- Born: 1562
- Died: 29 November 1593 (aged 30–31)
- Occupation: Roman Catholic exile

= Richard Hesketh (exile) =

English Roman Catholic exile

Richard Hesketh (1562 – 29 November 1593) was an English Roman Catholic exile.

==Biography==
Hesketh was the third son of Sir Thomas Hesketh of Rufford and Martholme, by Alice, daughter of Sir John Holcroft of Holcroft. Hesketh was baptised at Great Harwood, near Blackburn, Lancashire, on 28 July 1562, and brought up in the catholic religion. He joined the English refugees on the continent, and probably served in Sir William Stanley's regiment in Flanders. On the death of Henry Stanley, fourth earl of Derby, in September 1592, Hesketh was commissioned by Sir William Stanley and the jesuit Father Holt to encourage the earl's son and successor, Ferdinando, lord Strange, to lay claim to the succession to the crown after the death of Elizabeth, on the ground that the Stanleys "were next in propinquity of blood" to the queen.
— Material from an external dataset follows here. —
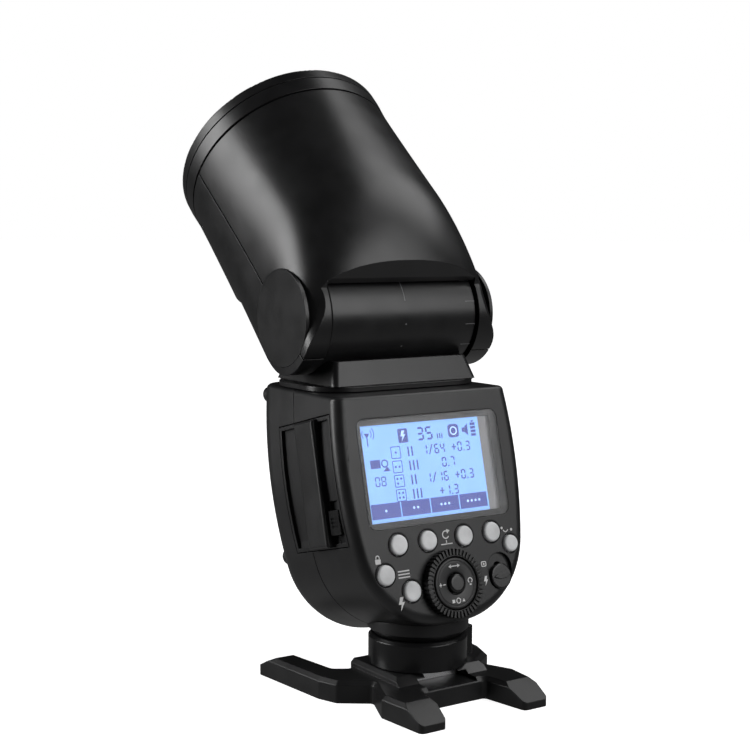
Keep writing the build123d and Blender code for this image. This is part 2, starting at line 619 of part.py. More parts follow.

Hesketh was directed to promise Spanish aid. The new Earl of Derby refused to entertain Hesketh's proposals, and delivered him to justice. He was executed at St. Albans on 29 November 1593, and when on the scaffold, "naming Sir William Stanley and others, cursed the time he had ever known anie of them" (Sadler, State Papers, iii. 20, Appendix). Dodd denounces as a calumny Hesketh's assertion that the catholic exiles had set him upon the project (Church Hist. ii. 160).

His brother, Thomas Hesketh, was a lawyer and politician.